Pub Date: Jan. 9th, 1998
ISBN: 0-312-18187-6
Publisher: St. Martin's

A first novel celebrates diversity and strong women with a plot that does a lot of heavy lifting to get the story off the ground. The author, a Maine resident, effectively evokes the novel's setting, the eastern coast of the state near Mount Desert Island, but her characters seem straight out of Central Casting. There's Blue, the narrator, part Passamaquoddy Indian and physically disabled; her photographer and designer father, also part Native American; her wonderfully wise grandfather, who lives on the reservation and teaches Blue the old ways; her warm African- American college roommate Daphne; Mrs.

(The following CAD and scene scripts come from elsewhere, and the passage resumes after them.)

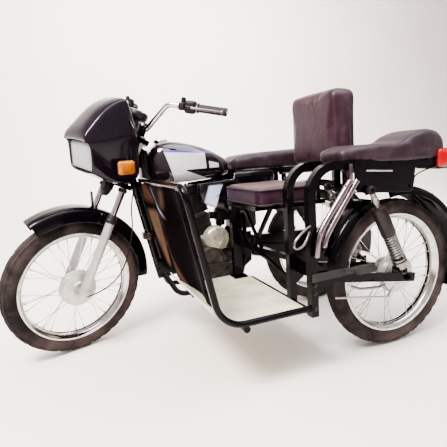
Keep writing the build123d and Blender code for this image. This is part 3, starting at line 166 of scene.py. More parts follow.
def trace(name, points, closed=False):
    """Draw a line of edges from point to point by extruding one vertex; stays in edit mode."""
    bare()
    bpy.ops.mesh.primitive_plane_add(size=0.01, location=points[0])
    obj = named(settle(bpy.context.object), name)
    edit(obj, "VERT")
    bpy.ops.mesh.select_all(action="SELECT")
    bpy.ops.mesh.merge(type="CENTER")
    line = list(points) + ([points[0]] if closed else [])
    for start, end in zip(line, line[1:]):
        bpy.ops.mesh.extrude_region_move(TRANSFORM_OT_translate={"value": end - start})
    bpy.ops.mesh.select_all(action="SELECT")
    if closed:
        bpy.ops.mesh.remove_doubles(threshold=1e-6)
    return obj


def outward():
    """In edit mode: close the seams and turn all faces outwards."""
    bpy.ops.mesh.select_all(action="SELECT")
    bpy.ops.mesh.remove_doubles(threshold=1e-6)
    bpy.ops.mesh.normals_make_consistent(inside=False)


def turned(name, profile, centre, axis, across, steps, closed=True):
    """Spin a profile of (along, radius) millimetre pairs round an axle."""
    points = [centre + axis * a * MM + across * r * MM for a, r in profile]
    obj = trace(name, points, closed)
    bpy.ops.mesh.spin(steps=steps, angle=math.tau, center=centre, axis=axis)
    outward()
    bare()
    return obj


def smooth(obj, degrees=35.0):
    """Shade smooth, with edges sharper than an angle left sharp."""
    pick(obj)
    bpy.ops.object.shade_smooth_by_angle(angle=math.radians(degrees))
    bare()
    return obj


def apply(obj, kind, **settings):
    """Add a modifier with its settings and apply it."""
    pick(obj)
    modifier = obj.modifiers.new(kind.title(), kind)
    for key, value in settings.items():
        setattr(modifier, key, value)
    bpy.ops.object.modifier_apply(modifier=modifier.name)
    return obj


def joined(objects, name):
    """Join objects into one piece."""
    pick(*objects)
    if len(objects) > 1:
        bpy.ops.object.join()
    obj = named(bpy.context.object, name)
    bare()
    return obj


def rod(name, start, end, radius, sides=12, tip=None):
    """A straight rod between two points, shaped from a cylinder."""
    bare()
    way = end - start
    bpy.ops.mesh.primitive_cone_add(
        vertices=sides,
        radius1=radius * MM,
        radius2=(radius if tip is None else tip) * MM,
        depth=way.length,
        location=(start + end) / 2,
        rotation=way.to_track_quat("Z", "Y").to_euler(),
    )
    return smooth(named(settle(bpy.context.object), name))


def block(name, centre, size, bevel=2.0, turn=None, segments=2):
    """A box with rounded edges; size in millimetres."""
    bare()
    bpy.ops.mesh.primitive_cube_add(size=1.0, location=(0, 0, 0))
    obj = named(bpy.context.object, name)
    obj.scale = [s * MM for s in size]
    settle(obj)
    if bevel:
        apply(obj, "BEVEL", width=bevel * MM, segments=segments, limit_method="ANGLE")
    obj.data.transform(Matrix.Translation(centre) @ (turn.to_4x4() if turn else Matrix()))
    return smooth(obj)


def bolt(name, place, axis, across_flats=10.0, height=6.0):
    """A hexagon bolt head with its washer, facing along an axis."""
    head = rod(name, place, place + axis * height * MM, across_flats * 0.577, 6)
    washer = rod(name + "_washer", place, place + axis * 1.4 * MM, across_flats * 0.8, 16)
    return joined([head, washer], name)


def wire(name, points, radius, sides=3):
    """A round bar or cable along a smooth NURBS line through a few control points."""
    obj = trace(name, points)
    bare()
    pick(obj)
    bpy.ops.object.convert(target="CURVE")
    curve = obj.data
    bpy.ops.object.mode_set(mode="EDIT")
    bpy.ops.curve.select_all(action="SELECT")
    bpy.ops.curve.spline_type_set(type="NURBS")
    bpy.ops.object.mode_set(mode="OBJECT")
    for spline in curve.splines:
        spline.order_u = 3
        spline.use_endpoint_u = True
        spline.resolution_u = 8
    curve.bevel_depth = radius * MM
    curve.bevel_resolution = sides
    curve.use_fill_caps = True
    pick(obj)
    bpy.ops.object.convert(target="MESH")
    return smooth(named(bpy.context.object, name), 60)


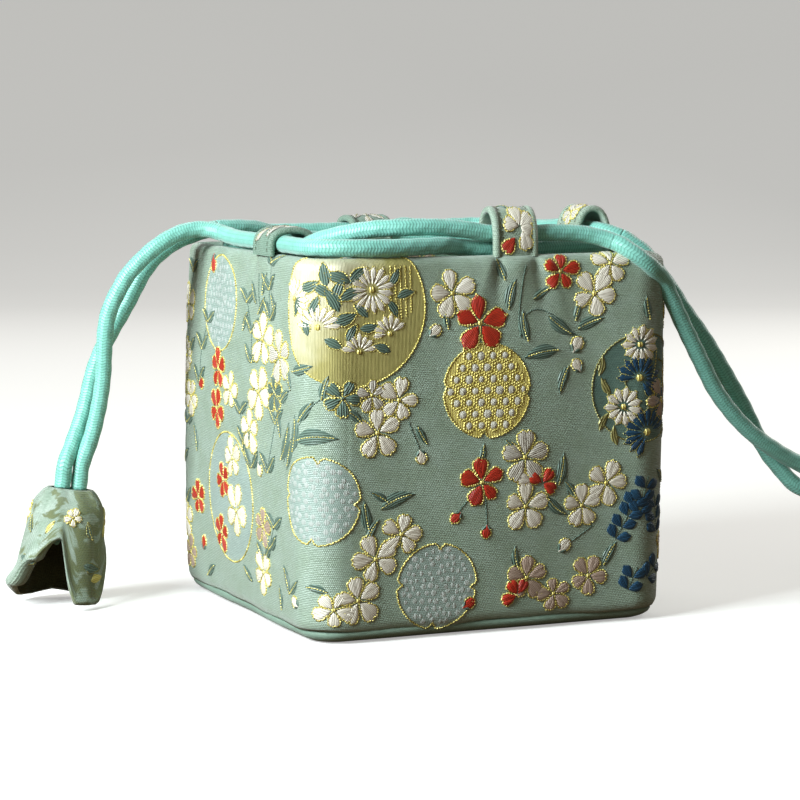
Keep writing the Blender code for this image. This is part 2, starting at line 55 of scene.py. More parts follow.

Francis, maker of traditional baskets; and lesbian Leonora, who translates books and raises goats. Each chapter of Blue's story is prefaced with a caption from one of the photographs her father obsessively continued taking from the day she was born. Blue had a twin sister Berry, who died shortly after birth, and for years the lonely Blue talks to an imaginary Berry, whom she thinks looks just like her. Meanwhile, her parents aren't much help: Her mother has never recovered from losing Berry, and her father, who plays down his Indian roots, feels guilty about the freak accident in which Blue lost an eye and the full use of one leg. Her only friend is her classmate Brian, a math geek. Blue learns to make baskets when she spends a summer with Grandpa after her parents separate. Then she's accepted into college, but an unlikely plot twist has her getting pregnant on prom night. She decides to have the baby, leaves school, and moves in with Grandpa, but doesn't experience true passion until she meets Leonora. That relationship both empowers Blue (she discovers that she has a true gift for basketmaking) and allows her to deal with a fresh succession of family tragedies. In all, an agenda-driven tale of concepts rather than characters, who, here, follow a script more than they do their heads and hearts.